Frères, sœurs, le nouveau bienheureux a vécu ainsi : dans la joie de l’Évangile, sans compromis, en aimant jusqu’à la fin. Il a incarné la pauvreté du disciple, qui n’est pas seulement se détacher des biens matériels, mais surtout vaincre la tentation de mettre son moi au centre et chercher sa gloire. Au contraire, suivant l’exemple de Jésus, il a été un pasteur doux et humble. Il se considérait comme la poussière sur laquelle Dieu avait daigné écrire (cf. A. Luciani/Jean-Paul I, Opera omnia, Padova 1988, vol. II, p. 11). C’est pourquoi il disait : « Le Seigneur a beaucoup recommandé : soyez humbles. Même si vous avez accompli de grandes choses, dites : nous sommes des serviteurs inutiles » (Audience Générale, 6 septembre 1978).

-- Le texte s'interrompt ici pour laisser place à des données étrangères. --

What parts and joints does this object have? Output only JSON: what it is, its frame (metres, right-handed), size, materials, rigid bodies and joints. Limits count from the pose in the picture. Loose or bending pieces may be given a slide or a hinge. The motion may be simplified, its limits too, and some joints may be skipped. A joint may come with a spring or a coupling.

Avec le sourire, le Pape Luciani a réussi à transmettre la bonté du Seigneur. C’est beau une Église au visage joyeux, au visage serein et souriant, une Eglise qui ne ferme jamais les portes, qui n’endurcit pas les cœurs, qui ne se plaint pas et qui ne nourrit pas de ressentiment, qui n’est pas en colère ni intolérante, qui ne se présente pas de manière hargneuse, qui ne souffre pas de nostalgie du passé. Prions notre père et frère, demandons-lui de nous obtenir “le sourire de l’âme”, transparent, qui ne trompe pas, le sourire de l’âme. Demandons, avec ses paroles, ce qu’il avait l’habitude de demander : « Seigneur, prends-moi comme je suis, avec mes défauts, avec mes manquements, mais fais-moi devenir comme tu désires que je sois » (Audience Générale, 13 septembre 1978). Amen.